I cannot say this of all Canadian provinces, but Newfoundland is part of the tapestry of my life. Sorry Labrador for being infrequently mentioned. I am sure some of the images in the NL commercials come from Torngat Mountains National Park. I can point on a map to Labrador City and Churchill Falls and HVGB – from watching CBC St John’s supper hour news, I know that’s short for Happy Valley Goose Bay. I’d consider driving to Newfoundland via Labrador if only there was a road connecting the end of Quebec’s #138 to Labrador’s #510. (Mind you… a lot of the #510 is still unpaved…)
So much laughter in my life is owed to Newfoundlanders – a long string of comedy dating back to CODCO, Gullage's, Hatching, Matching and Dispatching - up to today’s This Hour Has 22 Minutes and Rick Mercer Reports. Later additions to the CODCO core are greatly talented – Mark Critch, Susan Kent, Shaun Majumder. Then there’s Jonny Harris hosting the charming Still Standing - where he visits towns with dwindling populations, but inspirational community spirit.
Majumder also ventured away from pure comedy long enough to do several seasons of Majumder Manor. His goal of using tourism for cultural / economic revitalization of his hometown of Burlington, NL mirror what’s happening with Fogo Island’s breathtaking project – save your pennies for that experience. (P.S. It’s where Justin and family spent Easter.)
TV talk is not complete without reference to Republic of Doyle. The older airport taxi driver asked if we’d heard of it. Yes of course we had! He wanted to assure us that it was just TV and St. John ’s was no where near as dangerous as that! NL gives us humour, great actors like Gordon Pinsent, and real characters as in (past) Premier Danny Williams. Take three minutes to view this video: Williams + Pinsent + Critch = hilarious.
NL films? - The Grand Seduction (the English language re-make of the Quebec film), Shipping News, John and the Missus. NL literature? – Wayne Johnston (start with The Colony of Unrequited Dreams); Michael Crummey’s Galore; Annie Proulx’s Shipping News – and that’s just the tip of the iceberg (forgive the pun.) For a soundtrack to your reading there’s much to choose from – Great Big Sea, Hey Rosetta, Allan Doyle (who chums around with Russel Crowe).
And finally, the food. Some NL-ers might admit that until recently there was not much to say about the food, but now there is! Added to their classics - cod tongues and scrunchions, toutons, seal flipper pie (yup, that's a real thing), partridge berry and cloudberry jam, and Purity candies - there is a new wave of creative chefs making national headlines.
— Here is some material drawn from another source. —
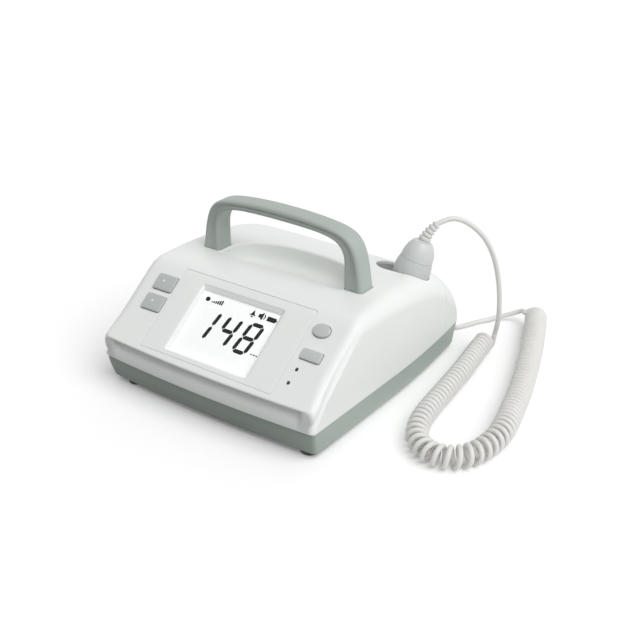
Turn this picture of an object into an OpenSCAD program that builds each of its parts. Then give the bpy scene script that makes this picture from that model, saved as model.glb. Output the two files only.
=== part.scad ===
// Desktop fetal doppler monitor with a handheld probe on a curly cord.
// Millimetres. X is the width, Y runs from the front to the back and Z is up.
// Sub-parts are drawn with Y measured from the front corners, and placed()
// moves them so that the origin is under the middle of the body.

/* [Body] */
// Width across the sides
body_w = 210; // [206:1:212]
// Distance from the front corners to the middle of the back
body_back = 238; // [236:1:240]
// Height of the carrying deck above the table
deck_h = 93.4; // [93:0.2:94]
// Tilt of the control panel
panel_tilt = 37.7; // [37:0.1:38.5]
// How far the front bows forward in the middle
front_bow = 4; // [2:0.5:5]
// How far the back bows out in the middle
rear_bow = 4; // [2:0.5:5]
// Wall thickness of the mouldings
wall = 2.5; // [2.2:0.1:2.8]

/* [Base tray] */
// Height of the joint between the white shell and the grey base
base_top = 25.2; // [24.6:0.2:25.6]
// Height of the rubber feet
foot_h = 3.5; // [3:0.1:3.8]

/* [Panel] */
// Width of the display bezel
bezel_w = 131; // [128:0.5:132]
// Length of the display bezel up the slope
bezel_l = 73.6; // [72:0.2:74]
// Width of the visible display
screen_w = 77.2; // [74:0.2:78]
// Length of the visible display up the slope
screen_l = 56.7; // [55:0.1:57]
// Travel of the push buttons
button_travel = 1.2; // [0.8:0.1:1.3]

/* [Handle] */
// Depth of the handle strap from front to back
handle_d = 17.6; // [16:0.2:18]
// Height of the top of the handle
handle_top = 143; // [141:0.5:145]

/* [Probe and cord] */
// Radius of the probe where it leaves its holder
probe_r = 15; // [14.5:0.1:15.2]
// Diameter of the cord
cord_d = 4.2; // [3.8:0.1:4.3]
// Radius of the curls, measured to the middle of the cord, before and after the bend of the loop
curl_r = [6.7, 7.6]; // [6.6:0.1:7.6]
// Distance from curl to curl before the bend, in it and after it
curl_pitch = [5.3, 7.2, 4.9]; // [4.9:0.1:7.4]

/* [Hidden] */
$fn = 48;

mid_y = (body_back - front_bow) / 2;
side_len = body_back - rear_bow;     // length of the body at its sides
side_taper = 0.00062;                // how fast the sides draw in
taper_from = 105;                    // where they begin to
front_corner = 3;                    // corner radii in plan
rear_corner = 20;
bow_reach = 60;                      // how far from each end the bow fades out
panel_front = 43.5;                  // height of the panel's front edge
panel_y = -1.2;                      // where distances up the panel start
panel_z = 42.6;
deck_mid = 115;                      // the highest point of the deck
rear_from = 135;                     // where the back starts to fall
parting_y = 193;                     // joint between upper housing and rear cover
seam = 0.25;                         // gap at a visible joint
far = 400;

// ---- outer form of the body ----

function soft_min(a, b, k) = -k * ln(exp(-a / k) + exp(-b / k));
function ramp(x) = let (t = min(1, max(0, x))) t * t * (3 - 2 * t);

function half_width(y) =
    let (w = body_w / 2 - side_taper * pow(max(0, y - taper_from), 2),
        f = max(0, front_corner - y),
        c = min(rear_corner, max(0, y - side_len + rear_corner)))
    w - front_corner + sqrt(front_corner * front_corner - f * f)
        - rear_corner + sqrt(rear_corner * rear_corner - c * c);

function rear_z(y) =
    let (u = min(1, (y - rear_from) / (side_len - rear_from)))
    y < rear_from ? deck_h + 0.3 * (rear_from - y)
        : base_top + (deck_h - base_top) * pow(1 - u * u, 0.63);

function top_z(y) =
    let (panel = panel_front + y * tan(panel_tilt),
        deck = deck_h - 0.0006 * pow(y - deck_mid, 2))
    soft_min(soft_min(panel, deck, 2), rear_z(y), 1.2);

function roll_r(y) = min(6 + 4 * ramp(y / 25) + 0.09 * max(0, y - 60),
    0.9 * (top_z(y) - base_top));

function bow(x, y) =
    let (k = 1 - pow(x / (body_w / 2), 2))
    k * (rear_bow * max(0, 1 - (side_len - y) / bow_reach)
        - front_bow * max(0, 1 - y / bow_reach));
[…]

Here’s the moment when I must confess a foodie faux pas, regret. I did a ton of walking in the heart of St. John’s, often passing a cute little sign advertising a B&B. I looked it up on the internet and read - “local chef Todd Perrin and hosted by his parents - Bill & Wanda”. Family business with the son doing the cooking. Yes, I thought, cute – but not where we are going to eat. A few months later, I tune in to the first season of Top Chef Canada (now discontinued) and behold – Todd Perrin from NL!! He did not win, but has since opened Mallard Cottage in Quidi Vidi (close to the microbrewery) and is now set to open a second eatery in the same area. Missed the chance to meet him and enjoy his cooking - boo!
It gets worse. Twice we thought about eating at Raymond’s. I had read about the place, but each time we approached the imposing building and peeked in at the white tablecloths, we decided it was out of our budget and incompatible with Mountain Equipment wardrobes. Of course, Raymond’s is now #4 in Canada’s Top 100 restaurants – oops, another miss.
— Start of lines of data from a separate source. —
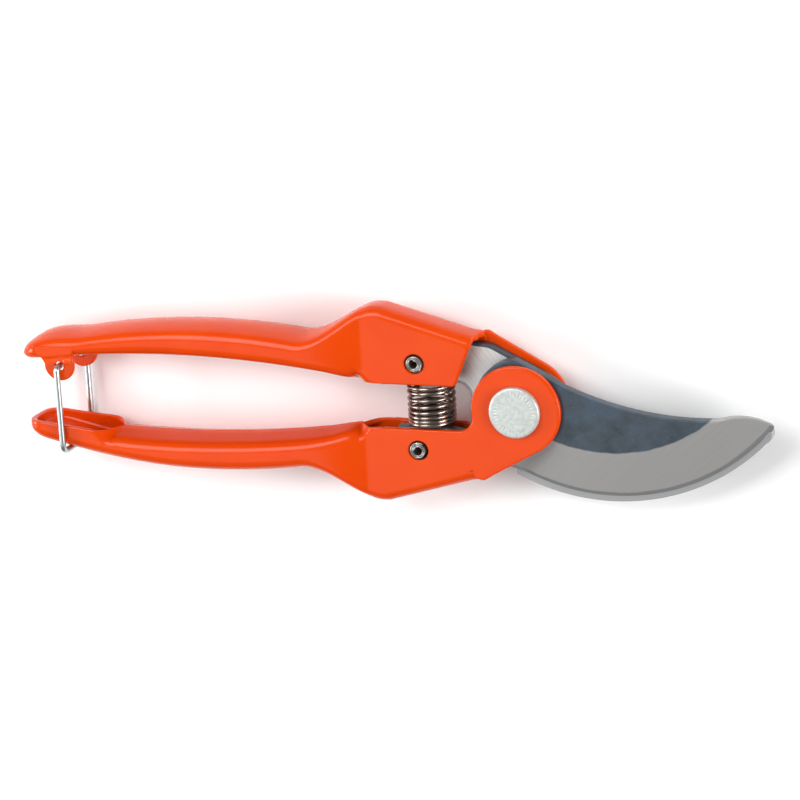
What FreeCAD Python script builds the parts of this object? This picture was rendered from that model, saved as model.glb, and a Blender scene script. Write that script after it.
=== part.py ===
"""Bypass pruning shears with pressed-steel handles, lying closed on their far side.

Row frame, in millimetres: X runs along the tool to the blade tip, Y in the plane of the blades
towards the upper handle, Z through the thickness. The origin is on the pivot axis, on the
outer face of the pivot nut, which is the lowest face. Pieces are built about the plane in which
the two blades meet, and lifted by CONTACT_HEIGHT at the end. The lower handle is the upper
stamping turned half round about X, so both are drawn in the upper position.
"""
import FreeCAD, Part
import math
import os
from FreeCAD import Vector

# Pivot stack, from the contact plane outwards
BLADE_GAP = 0.10            # running gap between the two blades
PLATE = 3.75                # thickness of each blade plate
SEAT_GAP = 0.10             # between a plate and the handle wall beside it
WALL = 1.80                 # coated sheet of the handles
WASHER_THICKNESS = 1.20
NUT_HEIGHT = 4.70
STACK_GAP = 0.05            # between flat faces clamped by the bolt

# Pivot hardware
BOLT_RADIUS = 4.00
BOLT_HEAD_RADIUS = 7.30
BOLT_HEAD_HEIGHT = 1.60
BOLT_HEAD_EDGE = 0.35
RUNNING_CLEARANCE = 0.05    # radial, on the bolt and on the coiled pins
NUT_FLATS = 13.0
WASHER_RADIUS = 8.0

# Handle stamping, seen from the side
EAR_RADIUS = 13.0
EAR_THROAT_RADIUS = 4.0     # concave corner between the ear and the channel rim
WEB_FRONT_X = -11.0         # front end of the channel's back
WEB_FRONT_Y = 20.5
KNEE_X = -39.0              # the outer bend of the handle
KNEE_Y = 28.8
RIM_Y = 6.4                 # channel rim beside the spring
SHORT_WALL_RIM_X = -17.4    # slanted front edge of the wall that has no ear
SHORT_WALL_BACK_X = -12.1
CHANNEL_END_X = -43.5       # the channel closes into the grip here
GRIP_HALF_WIDTH = 9.0
NECK_END_X = -65.0          # the grip has its full width from here
GRIP_INNER_START_X = -63.0  # between here and the channel it falls to the level rim
GRIP_END_X = -142.0         # the end begins to round off here
GRIP_BACK_CREST = (-94.0, 21.45)
GRIP_BACK_FALL = 5.35       # fall of the outer line from its crest to the grip's end
GRIP_INNER_CREST = (-104.0, 13.2)
GRIP_INNER_FALL = 2.10
OUTER_CORNER = 4.2          # section corners of the grip
INNER_CORNER = 2.9
CHANNEL_CORNER = 2.1        # section corners of the channel
SEAM_WIDTH = 0.5

# The two rounded ends, with lengths measured from the grip's end
UPPER_TIP_LENGTH = 8.9
UPPER_TIP_DROP = 2.8        # fall of the outer line over the tip
UPPER_TIP_RISE = 1.2        # rise of the inner line over the tip
UPPER_SWELL = 1.3           # the outer line stands this much prouder near the tip
UPPER_SWELL_FROM = 12.0     # it begins this far in front of the grip's end
LOWER_TIP_LENGTH = 7.4
LOWER_TIP_DROP = 2.0
LOWER_TIP_RISE = 2.2
LOWER_SWELL = -1.5          # the lower handle's outer line is drawn in instead
LOWER_SWELL_FROM = 42.0
SCOOP_RIM_RISE = 2.6        # the scoop's rim stands this much nearer the tool's axis
SCOOP_RIM_FROM = 27.0       # the rise begins and is complete this far in front of the end
SCOOP_RIM_FULL = 14.0
SCOOP_LENGTH = 16.0         # opening of the lower handle's end, in front of the grip's end
SCOOP_RIM = 1.9             # rim left around that opening
TIP_NARROWING = 0.85        # share of the squared width that is lost at the tip
TIP_STATIONS = (0.4, 0.7, 0.9, 1.0)

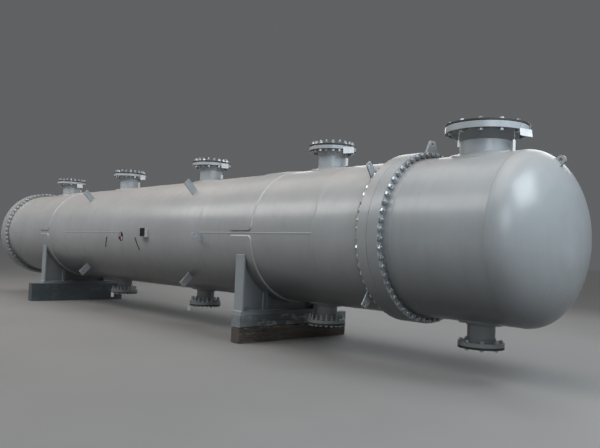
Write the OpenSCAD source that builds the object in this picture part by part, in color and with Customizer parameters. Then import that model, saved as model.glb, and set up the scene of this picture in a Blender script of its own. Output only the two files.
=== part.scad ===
// Horizontal shell and tube heat exchanger on two saddles.
// X runs along the vessel towards the channel end, Y across it, Z up from the floor.
// The origin is on the floor, under the middle of the vessel. Millimetres.

/* [Shell] */
// Outside diameter of the shell, the channel and the bonnet
shell_od = 2000; // [1700:10:2300]
// Wall of the shell, the channel, the bonnet and their heads
shell_wall = 30; // [24:1:45]
// Distance between the middles of the two girth joints
joint_span = 12750; // [11000:10:15000]
// Thickness of each tubesheet
tubesheet_t = 90; // [60:5:105]
// How far each tubesheet reaches past the bore of the shell
tubesheet_lap = 22; // [10:1:23]
// Thickness of the plate that parts the two passes in the channel
partition_t = 16; // [10:1:30]

/* [Girth joints] */
// How far the girth flanges stand out past the shell
girth_rim = 86; // [82:1:160]
// Distance from the bolt circle to the rim of a girth flange
girth_edge = 38; // [30:1:40]
// Bolts in each girth joint
girth_bolts = 60; // [40:4:64]
// Bolt holes of the girth flanges
girth_hole_d = 39; // [24:1:42]
// Thickness of the girth flanges on the shell side
shell_flange_t = 146; // [115:1:200]
// Thickness of the girth flanges on the channel and bonnet side
channel_flange_t = 161; // [110:1:200]
// Length of the taper behind each girth flange
girth_hub_len = 110; // [60:5:200]
// How far the taper stands proud of the shell at the flange
girth_hub_rise = 6; // [2:1:8]
// Thickness of the gaskets between flanges
gasket_t = 5; // [2:0.5:8]

/* [Channel and bonnet] */
// Straight length of the channel behind its flange
channel_straight = 1339; // [1200:10:2000]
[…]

So where did we end up each night we gave Raymond’s a pass? At the Aqua restaurant. That chef, Mark McCrowe, described as an award-winning Newfoundland and Labrador chef went on to appear on Chopped Canada. Sad to say that Aqua is now closed. Nonetheless, as with so many cities and towns, St. John's is showing signs of youthful entrepreneurial activity. For example, the “Brooklyn” vibe was noticeable at The Rocket Bakery.
Finally… the Flan. The recipe source calls it a "Spanish style" flan, but in the context of this ode to NL, let’s re-christen it Portuguese Flan to acknowledge the strong links between the fishers of each country. (Read more about the Portuguese White Fleet).
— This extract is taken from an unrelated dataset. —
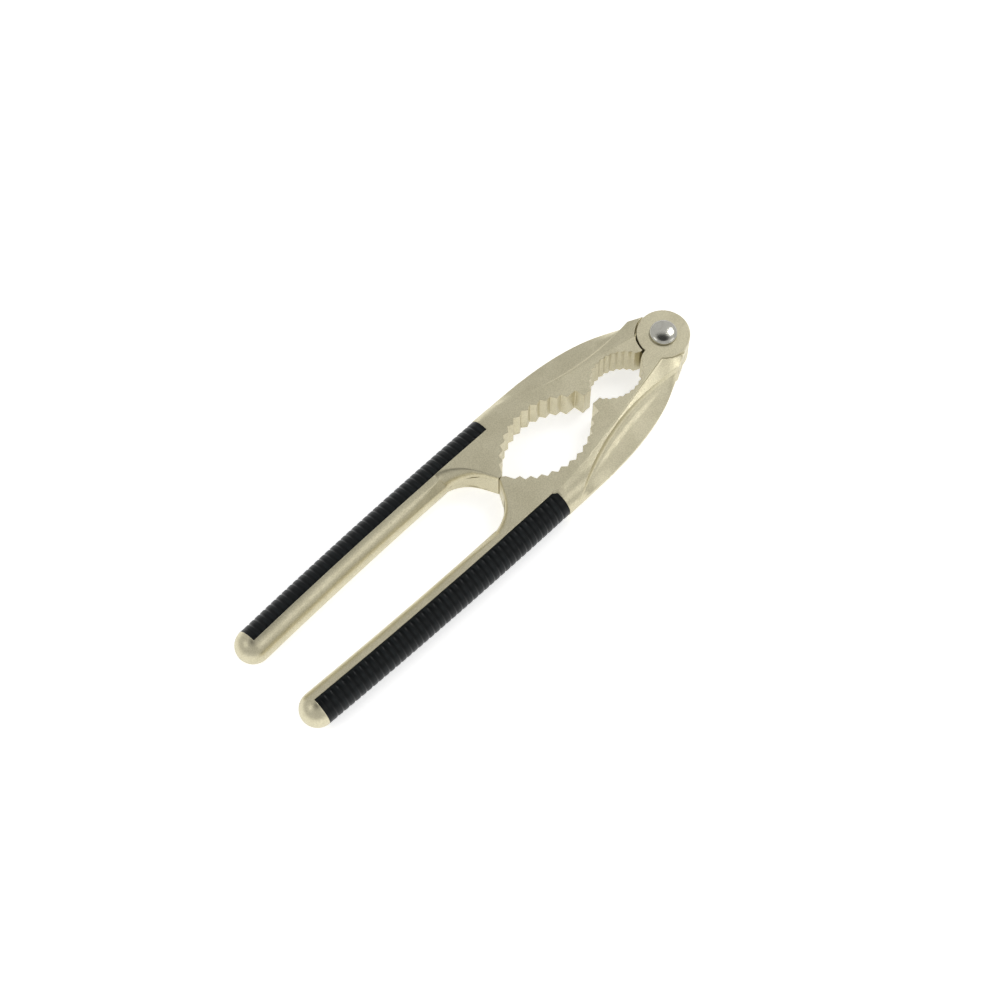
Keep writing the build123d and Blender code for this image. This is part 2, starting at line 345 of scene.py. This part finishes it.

Yellow - sunshine, happiness and warmth? Yellow is also associated with caution and cowardice – but take heart! You can make this impressive and tasty dessert!! Think of the yellow that is associated with “amusement, optimism, gentleness, and spontaneity” and bliss in the kitchen! [Source]
Here’s the link to the recipe. Use Comments, below, to share or ask questions - and if you enjoyed this read, please take a second to click on "Like"!
P.S. The crew at This Hour Has 22 Minutes, not surprisingly, did a parody of the crayon video. Spoiler – NL has had another tough winter, so the colour is “white”…
P.P.S. Had not realized until after posting this that 11:59, March 31, 1949 was the moment NL joined Canada as the tenth province. Not everyone in NL was happy about that - a fact reflected in the 1992 film Secret Nation - which can be watched online. (The first few minutes only are choppy.)